I’ll admit it: like many others, I’ve wasted way too many hours of my life scrolling through TikTok. Gone are the days of similar platforms like Vine or Musical.ly, which have given normal people humongous platforms—but those who have tried to keep the flames of their 2016 popularity alive have admittedly somewhat succeeded. TikTok is Musical.ly’s successor, letting users upload videos of practically anything if it’s sixty seconds or less. But the quick-scrolling app has a dark side, and from what I’ve seen, it offers up trends that are eerily all too familiar.
One user uploaded a clip of herself cheekily smiling in the mirror, pointing at a caption reading “lets confuse ppl who have NORMAL relationship with food” before displaying pictures of things associated with disordered eating: a single cup of coffee cuts to a stock image of a woman pinching fat on her belly and a zero-calorie energy drink. Another created a video with the title “Zodiac Signs As Mental Illnesses.” In the background a song plays, captions appearing on each beat. Depression is equated with being a Taurus. Bipolar with being a Capricorn. ADHD with being a Leo. Is this funny? Or should viewers be concerned?
As much as I don’t want to promote the content I keep stumbling upon, I always get hooked. My attention is immediately caught, which raises a simple question—who else is watching these videos? The statistics aren’t settling. In the U.S., about two-thirds of TikTok users are teens or in their 20s, teenagers being the largest demographic on the app overall. I have a neighbor who’s entering fifth grade and regularly active on the app. The content that pops up on users’ For You pages isn’t fixed to appeal to one type of person over another; the chances that one user is seeing the same things as another are high. Is my young neighbor watching the same things that I am? Probably.

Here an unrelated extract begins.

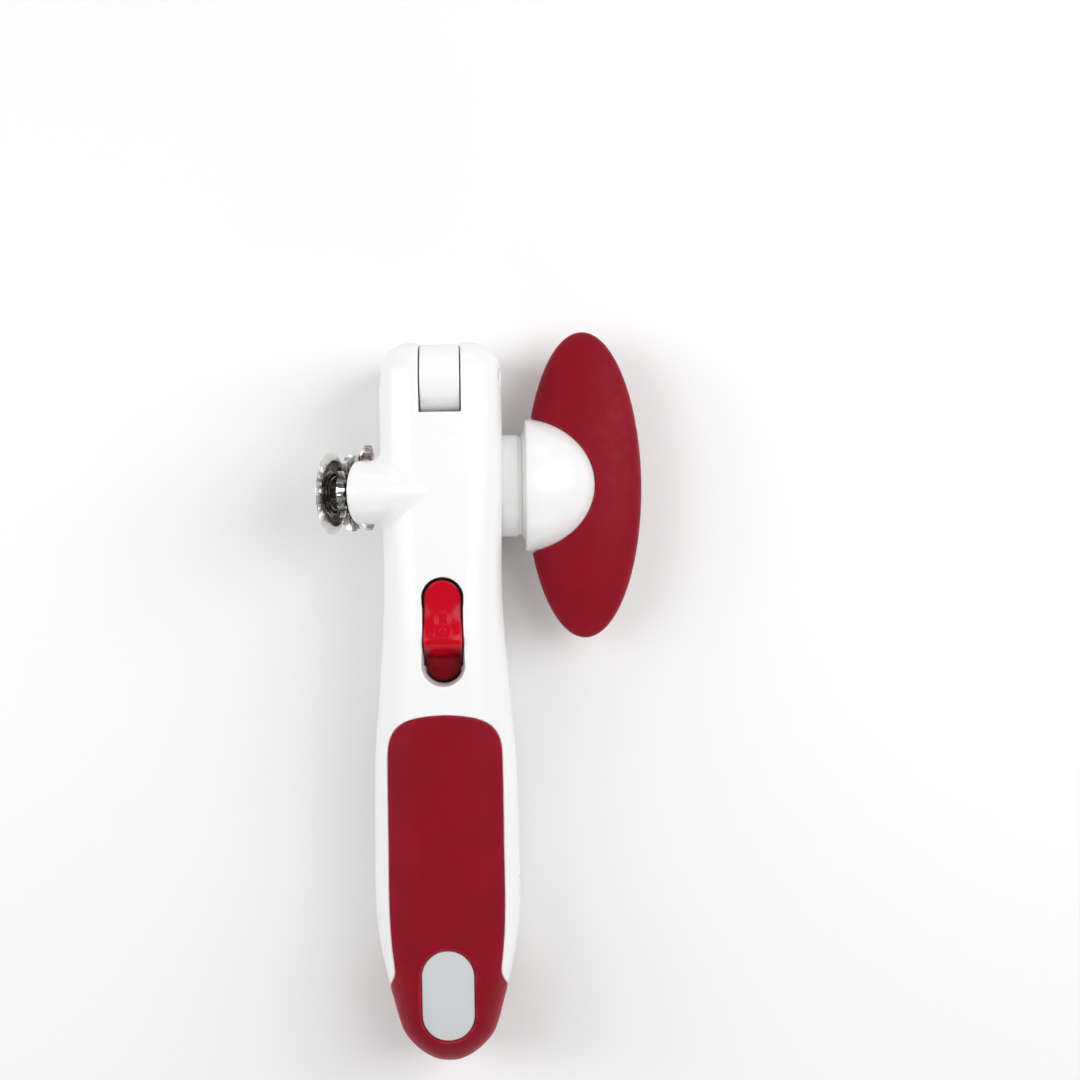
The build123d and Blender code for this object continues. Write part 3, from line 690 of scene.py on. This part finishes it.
WHITE = moulded_plastic("white_plastic", (0.88, 0.88, 0.875), (0.92, 0.92, 0.92), 0.3, 900, 0.2)
INNER = moulded_plastic("inner_plastic", (0.74, 0.74, 0.73), (0.8, 0.8, 0.79), 0.42, 1500, 0.0)
RED_GLOSS = moulded_plastic("red_plastic", (0.52, 0.001, 0.012), (0.7, 0.008, 0.025), 0.16, 800, 0.12)
RED_GLOSS.node_tree.nodes["Principled BSDF"].inputs["Specular IOR Level"].default_value = 0.12
# Painted shade: the button's surfaces turn near-black red where they lie in a hollow, such as its deep lower end.
paint_hollow_shade(RED_GLOSS, 0.007, (0.07, 0.0, 0.003))
GREY = moulded_plastic("grey_plastic", (0.6, 0.61, 0.62), (0.72, 0.72, 0.73), 0.36, 1300, 0.1)
GRIP = soft_touch("soft_grip", (0.26, 0.0026, 0.014), (0.38, 0.014, 0.033))
STEEL = (0.82, 0.81, 0.79)
CUTTER_STEEL = turned_metal("cutter_steel", STEEL, 0.16, DISC, AXLE, 5200)
# Painted shade: the disc, its pinion, axle and washer darken to a dark brown in their hollows.
paint_hollow_shade(CUTTER_STEEL, 0.006, (0.16, 0.13, 0.11))
DRIVE_STEEL = turned_metal("drive_steel", STEEL, 0.24, SHAFT, ALONG_X, 4200, (0.66, 0.58, 0.54))
# Painted shade: the drive gear, feed wheel, shaft and washer darken to a dark brown in their hollows.
paint_hollow_shade(DRIVE_STEEL, 0.005, (0.2, 0.15, 0.13))
PIN_STEEL = turned_metal("pin_steel", (0.6, 0.6, 0.6), 0.3, PIN, ALONG_X, 3000)
PLAIN_STEEL = turned_metal("plain_steel", (0.56, 0.56, 0.55), 0.34, (0, -64, 20), (0, 0, 1), 2500)
BRONZE = turned_metal("bush_bronze", (0.55, 0.34, 0.16), 0.38, SHAFT, ALONG_X, 3000)
NICKEL = turned_metal("magnet_nickel", (0.66, 0.66, 0.68), 0.22, (0, 34, 14.5), (0, 1, 0), 3500)


def paint(piece, material):
    piece.data.materials.clear()
    piece.data.materials.append(material)


def piece_for(piece, node, body_name, material):
    """Puts a new piece in the place of a CAD node."""
    paint(piece, material)
    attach(piece, body_name)
    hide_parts(node)
    return piece


# ------------------------------------------------------------------ shells, grips and buttons


def node_body(node):
    for name, members in frame["record"]["behaviour"]["bodies"].items():
        if node in members:
            return name
    raise KeyError(node)


SHELL_STEP = 0.42
SOFT_STEP = 0.36
PLATE_STEP = 0.25
FINE_STEP = 0.16


def moulded(name, node, field, step, material):
    """Meshes a field inside its CAD node's box and puts it in the node's place."""
    low, high = box_mm(node)
    piece = surface_net(name, field, low, high, step)
    return piece_for(piece, node, node_body(node), material)


moulded("upper_shell_skin", "upper_shell", upper_shell, SHELL_STEP, WHITE)
moulded("lower_shell_skin", "lower_shell", lower_shell, SHELL_STEP, WHITE)
moulded("upper_grip_skin", "upper_grip", upper_grip, SOFT_STEP, GRIP)
moulded("lower_grip_skin", "lower_grip", lower_grip, SOFT_STEP, GRIP)
moulded("end_plate_skin", "end_plate", end_plate, PLATE_STEP, GREY)
moulded("knob_wing", "knob_grip", knob_grip, SOFT_STEP, GRIP)
moulded("button_cap", "release_button", release_button, FINE_STEP, RED_GLOSS)

# ------------------------------------------------------------------ knob


def knob_dome():
    """The white dome with its flange, and the bore for the shaft."""
    flange_x = box_mm("knob_hub")[0][0]
    profile = [(flange_x, 3.1), (flange_x, 12.5)]
    profile += arc((flange_x + 0.7, 12.5), 0.7, 180, 115, 5)
    profile += arc((DOME_X - 0.5, DOME_R - 0.75), 0.7, 140, 85, 5)
    profile += [
        (DOME_X + DOME_DEPTH * math.cos(a), DOME_R * math.sin(a))
        for a in np.radians(np.linspace(88, 0, 60))
    ]
    profile += [(flange_x + 8.0, 0.0), (flange_x + 8.0, 3.1)]
    return lathe("dome", (0, 0, SHAFT[2]), ALONG_X, profile, 160)


def collar():
    low, high = box_mm("knob_collar")
    x0, x1 = low[0], high[0]
    radius = (high[2] - low[2]) / 2
    profile = [(x0, 3.05), (x0, radius - 1.0)]
    profile += arc((x0 + 0.8, radius - 0.8), 0.8, 180, 90, 6)
    profile += [(x1 - 1.1, radius), (x1 - 0.9, radius - 0.35), (x1, radius - 0.5), (x1, 3.05)]
    return lathe("collar_ring", (0, 0, SHAFT[2]), ALONG_X, profile, 128)


piece_for(knob_dome(), "knob_hub", "knob", WHITE)
piece_for(collar(), "knob_collar", "knob", WHITE)

# ------------------------------------------------------------------ wheels

# The tooth counts are twice those of the CAD gears, for the finer teeth in the photo. The
# ratio is the same 11:10, but tips and roots differ from the CAD's too.
BORE = 2.56
SHAFT_BORE = 3.02
CUTTER_TEETH = 20
CUTTER_TIP_R, CUTTER_ROOT_R = 9.3, 7.0
DRIVE_TEETH = 22
DRIVE_TIP_R, DRIVE_ROOT_R = 10.7, 8.4
FEED_TEETH = 26
GEAR_AT = 5.0
MESH_ANGLE = math.atan2((DISC + GEAR_AT * AXLE)[2] - SHAFT[2], DISC[1])
TOOTH = [(-0.33, 0.0), (-0.2, 0.28), (-0.06, 1.0), (0.06, 1.0), (0.2, 0.28), (0.33, 0.0)]


def tooth_shape(tip, root):
    """Corners of one pointed tooth, from root circle to tip and back."""
    return [(turn, root + (tip - root) * rise) for turn, rise in TOOTH]


def cutting_wheel():
    """The disc, its edge ground from both sides, with a ring groove round its hub."""
    profile = [(-1.25, BORE), (-1.3, 2.9), (-1.3, 7.2), (-1.2, 7.5), (-0.12, 9.95)]
    profile += [(0.0, 10.0), (0.1, 9.95), (0.86, 8.4), (0.9, 8.1), (0.82, 7.9)]
    profile += [(0.3, 7.7), (0.16, 7.4), (0.02, 6.2), (0.0, 5.6), (0.12, 5.35)]
    profile += [(0.55, 5.25), (0.62, 5.1), (0.62, 4.75), (0.5, 4.65), (0.3, 4.6)]
    profile += [(0.3, 4.3), (1.1, 4.2), (1.2, 4.1), (1.2, BORE)]
    return lathe("cutter_disc", DISC, AXLE, profile, 180, 24)


def cutter_gear():
    half = 1.2
    layers = [(GEAR_AT - half, 0.1, 0.2), (GEAR_AT - half + 0.15, 0, 0.32)]
    layers += [(GEAR_AT - 0.1, 0, 0.95), (GEAR_AT + 0.15, 0, 1), (GEAR_AT + half - 0.2, 0, 1)]
    layers += [(GEAR_AT + half, 0.15, 0.9)]
    phase = -(MESH_ANGLE + math.pi + math.pi / CUTTER_TEETH)
    shape = tooth_shape(CUTTER_TIP_R, CUTTER_ROOT_R)
    return toothed("cutter_pinion", DISC, AXLE, CUTTER_TEETH, shape, layers, BORE, phase)


def drive_gear():
    low, high = box_mm("drive_gear")
    x0, x1 = low[0] + 0.19, high[0]
    layers = [(x0, 0.1, 0.45), (x0 + 0.9, 0, 1), (x1 - 0.3, 0, 1), (x1, 0.3, 0.9)]
    shape = tooth_shape(DRIVE_TIP_R, DRIVE_ROOT_R)
    centre = (0, 0, SHAFT[2])
    teeth, bore = DRIVE_TEETH, SHAFT_BORE
    return toothed("drive_pinion", centre, ALONG_X, teeth, shape, layers, bore, -MESH_ANGLE)


def feed_wheel():
    low, high = box_mm("feed_wheel")
    radius = (high[1] - low[1]) / 2
    x0, x1 = low[0], high[0]
    shape = [(-0.5, radius - 0.75), (-0.08, radius), (0.08, radius)]
    layers = [(x0, 0.4, 0.6), (x0 + 0.35, 0, 1), (x1 - 0.35, 0, 1), (x1, 0.4, 0.6)]
    centre = (0, 0, SHAFT[2])
    return toothed("feed_disc", centre, ALONG_X, FEED_TEETH, shape, layers, SHAFT_BORE, 0)


def riveted_axle():
    """The cutter's axle with its domed rivet head outside the disc."""
    profile = [(-1.4, 0.0), (-2.6, 0.0), (-2.6, 2.2)]
    profile += arc((-1.9, 3.2), 0.75, 200, 90, 6) + [(-1.42, 3.95), (-1.42, 2.5)]
    profile += [(13.6, 2.5), (14.0, 2.2), (14.0, 0.0)]
    return lathe("axle_rivet", DISC, AXLE, profile, 96)


def shaft():
    low, high = box_mm("drive_shaft")
    x0, x1 = low[0], high[0]
    head = box_mm("feed_wheel")[0][0] - 0.02
    profile = [(x0, 0.0), (x0, 1.2), (x0 + 0.5, 1.5), (x0 + 0.5, 2.2), (x0, 2.5), (x0, 3.4)]
    profile += [(x0 + 0.4, 4.3), (head, 4.4), (head, 3.0), (x1 - 0.6, 3.0), (x1, 2.4), (x1, 0.0)]
    return lathe("shaft_rod", (0, 0, SHAFT[2]), ALONG_X, profile, 96)


piece_for(cutting_wheel(), "cutting_wheel", "cutter", CUTTER_STEEL)
piece_for(cutter_gear(), "cutter_gear", "cutter", CUTTER_STEEL)
piece_for(drive_gear(), "drive_gear", "knob", DRIVE_STEEL)
piece_for(feed_wheel(), "feed_wheel", "knob", DRIVE_STEEL)
piece_for(riveted_axle(), "cutter_axle", "upper_half", CUTTER_STEEL)
piece_for(shaft(), "drive_shaft", "knob", DRIVE_STEEL)

# ------------------------------------------------------------------ CAD nodes that stay

for node, material in (
    ("lower_inner_cover", INNER),
    ("upper_inner_cover", INNER),
    ("lower_cover_screws", PLAIN_STEEL),
    ("upper_cover_screws", PLAIN_STEEL),
    ("catch_screw", PLAIN_STEEL),
    ("latch_catch", PLAIN_STEEL),
    ("latch_hook", PLAIN_STEEL),
    ("lever_pin", PLAIN_STEEL),
    ("button_spring", PLAIN_STEEL),
    ("hinge_pin", PIN_STEEL),
    ("cutter_washer", CUTTER_STEEL),
    ("shaft_washer", DRIVE_STEEL),
    ("drive_bush_left", BRONZE),
    ("drive_bush_right", BRONZE),
    ("lid_magnet", NICKEL),
):
    paint(frame["nodes"][node], material)

# ------------------------------------------------------------------ stage, light and camera


def floor_material():
    material, shader = start_material("floor", (0.9, 0.9, 0.9), 0.55)
    _, wires = links(material)
    tone = spread(material, noise(material, 4, 3), 0.3, 0.7, 0, 1)
    color = blend_colors(material, tone, (0.9, 0.9, 0.9), (0.885, 0.885, 0.885))
    wires.new(color, shader.inputs["Base Color"])
    return material


def make_floor():
    reach = 2500
    corners = [(-reach, -reach, -0.05), (reach, -reach, -0.05), (reach, reach, -0.05)]
    corners += [(-reach, reach, -0.05)]
    floor = add_mesh("floor", corners, [(0, 1, 2, 3)])
    paint(floor, floor_material())


def area_light(name, place, target, size, power):
    data = bpy.data.lights.new(name, "AREA")
    data.shape = "RECTANGLE"
    data.size, data.size_y = size
    data.energy = power
    lamp = bpy.data.objects.new(name, data)
    lamp.location = place
    aim = Vector(target) - Vector(place)
    lamp.rotation_euler = aim.to_track_quat("-Z", "Y").to_euler()
    bpy.context.scene.collection.objects.link(lamp)


def make_light():
    world = bpy.data.worlds.new("studio")
    bpy.context.scene.world = world
    world.use_nodes = True
    nodes, wires = world.node_tree.nodes, world.node_tree.links
    place = nodes.new("ShaderNodeTexCoord")
    height = nodes.new("ShaderNodeSeparateXYZ")
    wires.new(place.outputs["Generated"], height.inputs[0])
    tone = nodes.new("ShaderNodeMapRange")
    limits = {"From Min": 0.0, "From Max": 0.75, "To Min": 0.32, "To Max": 0.34}
    for socket, value in limits.items():
        tone.inputs[socket].default_value = value
    wires.new(height.outputs["Z"], tone.inputs["Value"])
    background = nodes["Background"]
    background.inputs["Color"].default_value = (1, 1, 1, 1)
    wires.new(tone.outputs["Result"], background.inputs["Strength"])
    centre = (0.01, -0.05, 0.02)
    area_light("key", (0.42, 0.12, 0.5), centre, (0.35, 0.7), 2.85)
    area_light("fill", (-0.5, 0.05, 0.42), centre, (0.3, 0.8), 2.35)
    area_light("top", (0.0, 0.7, 0.32), centre, (0.8, 0.3), 0.8)
    area_light("near", (0.15, -0.75, 0.34), centre, (0.8, 0.3), 1.1)


def make_camera():
    """Straight above the front face, turned slightly, with the picture moved off its axis."""
    distance = 0.5
    field = 0.27
    axis_x = 0.012
    middle_x = 0.02414
    data = bpy.data.cameras.new("camera")
    data.sensor_width = 36
    data.lens = data.sensor_width * distance / field
    camera = bpy.data.objects.new("camera", data)
    data.shift_x = (middle_x - axis_x) / field
    camera.location = (axis_x, -0.01359, 0.022 + distance)
    camera.rotation_euler = (0, 0, math.radians(-0.806))
    bpy.context.scene.collection.objects.link(camera)
    bpy.context.scene.camera = camera


make_floor()
make_light()
make_camera()
bpy.context.scene.view_settings.view_transform = "Standard"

From what I’ve seen, people are posting “what I eat in a day” videos as if it’s a game of who can eat the least and still make it visually appealing to mass audiences. These videos flaunt clips of the minuscule meals users ate for breakfast, discussions of calories flooding the comments like it’s celebrity gossip. One creator’s food log went as such: at 11:30, a bowl of cereal. At 1, coffee. 2:30 in the afternoon, a Starburst. 5 in the evening, a bottle of Bai water. At 6, chips and salsa. When the video started garnering negative attention, a user defended the creator, saying, “To everyone saying it’s triggering, people aren’t on the internet to please you…” Another user responded, “It’s not that she’s asking to be shielded from triggers. Eating so few calories should NOT be normalized.” Tons of likes give the creator validation, but what about the viewers? What about those younger demographics that take everything at face value?
Don’t get me wrong—it’s extremely important to bring attention to topics that carry significant stigma like eating disorders and mental illnesses. But how much information can you thoroughly convey in a minute-long clip? Of all places, why is TikTok suddenly the new hotspot for activism? It shouldn’t be. Shame lurks in the comment sections of these videos, most commonly in the form of users belittling themselves for not looking like those on the screen. “I’m never eating again,” one says. “Going for a run, brb,” another jokes, thousands of likes signifying widespread agreement. “I don’t want to be sorry for my body but I also don’t want to ‘encourage’ eating disorders,” one user confesses. Can we use normalization as a justification for these TikToks when people are constantly expressing feelings of contempt over the content that’s being posted?
It’s no secret that when you’re hurting, it can be easier to deflect and laugh things off rather than face what’s making you suffer. Coping with humor can be rather effective if done properly, there’s no denying it. But TikTok doesn’t advertise this truth. This is obvious down to the app’s core—in its community guidelines (last updated in January of this year), the company speaks up on self-harm and suicide but not eating disorders. “We do not allow content that promotes self-harm or suicide, but we do allow our users to share their experiences in order to raise awareness about these issues,” the guidelines read. TikTok prides itself on maintaining a safe space for viewers and creators alike to interact, but it’s unreasonable. Their policies aren’t black and white. This confusion is furthered when it isn’t clear if something is meant to be laughed at or raise concern.
When it comes down to it, people can post whatever they want; that’s not going to stop. Yet we’ve seen this trend before; pro-ana content has had a strong digital foothold practically since the internet’s creation, thriving in spaces like Tumblr and shared interest groups on Myspace. It’s a culture that lives behind a screen. Pro-suicide and self-harm sites are out there, too. In a way, TikTok feels like an extension of this culture. This content almost demands that these parallels be drawn, that creators posting their body measurements be likened to the “thinspiration” photos of the 2000s and 2010s. While there’s no definitive way of telling how these videos are affecting viewers, TikTok should consider tightening its censorship policies given its rapidly growing popularity. It’s time to admit that TikTok isn’t helping normalize mental illness or eating disorders—instead, it’s only helping these existing problems fester.